Your goal
Would you set down every entry shown below, precisely as written?

● ● ● ●

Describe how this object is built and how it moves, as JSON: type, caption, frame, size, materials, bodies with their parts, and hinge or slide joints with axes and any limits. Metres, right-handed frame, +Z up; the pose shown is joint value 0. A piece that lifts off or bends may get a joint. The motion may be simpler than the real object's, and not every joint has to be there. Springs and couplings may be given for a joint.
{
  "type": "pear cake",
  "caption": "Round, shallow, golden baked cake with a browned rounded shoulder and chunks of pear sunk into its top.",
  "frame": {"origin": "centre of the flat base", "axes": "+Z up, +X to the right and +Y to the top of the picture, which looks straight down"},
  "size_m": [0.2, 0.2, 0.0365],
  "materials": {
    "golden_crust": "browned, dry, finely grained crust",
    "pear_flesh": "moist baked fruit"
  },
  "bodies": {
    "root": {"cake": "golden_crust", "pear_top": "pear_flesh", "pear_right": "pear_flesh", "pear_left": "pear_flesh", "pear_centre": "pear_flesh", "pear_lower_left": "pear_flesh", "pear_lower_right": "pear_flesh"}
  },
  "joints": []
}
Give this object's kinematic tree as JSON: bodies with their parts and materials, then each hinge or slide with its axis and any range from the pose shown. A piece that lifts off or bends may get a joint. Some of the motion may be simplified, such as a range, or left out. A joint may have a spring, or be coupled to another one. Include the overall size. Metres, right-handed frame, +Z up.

● ● ● ●

Output
Describe how this object is built and how it moves, as JSON: type, caption, frame, size, materials, bodies with their parts, and hinge or slide joints with axes and any limits. Metres, right-handed frame, +Z up; the pose shown is joint value 0. A piece that lifts off or bends may get a joint. The motion may be simpler than the real object's, and not every joint has to be there. Springs and couplings may be given for a joint.
{
  "type": "pear cake",
  "caption": "Round, shallow, golden baked cake with a browned rounded shoulder and chunks of pear sunk into its top.",
  "frame": {"origin": "centre of the flat base", "axes": "+Z up, +X to the right and +Y to the top of the picture, which looks straight down"},
  "size_m": [0.2, 0.2, 0.0365],
  "materials": {
    "golden_crust": "browned, dry, finely grained crust",
    "pear_flesh": "moist baked fruit"
  },
  "bodies": {
    "root": {"cake": "golden_crust", "pear_top": "pear_flesh", "pear_right": "pear_flesh", "pear_left": "pear_flesh", "pear_centre": "pear_flesh", "pear_lower_left": "pear_flesh", "pear_lower_right": "pear_flesh"}
  },
  "joints": []
}
Give this object's kinematic tree as JSON: bodies with their parts and materials, then each hinge or slide with its axis and any range from the pose shown. A piece that lifts off or bends may get a joint. Some of the motion may be simplified, such as a range, or left out. A joint may have a spring, or be coupled to another one. Include the overall size. Metres, right-handed frame, +Z up.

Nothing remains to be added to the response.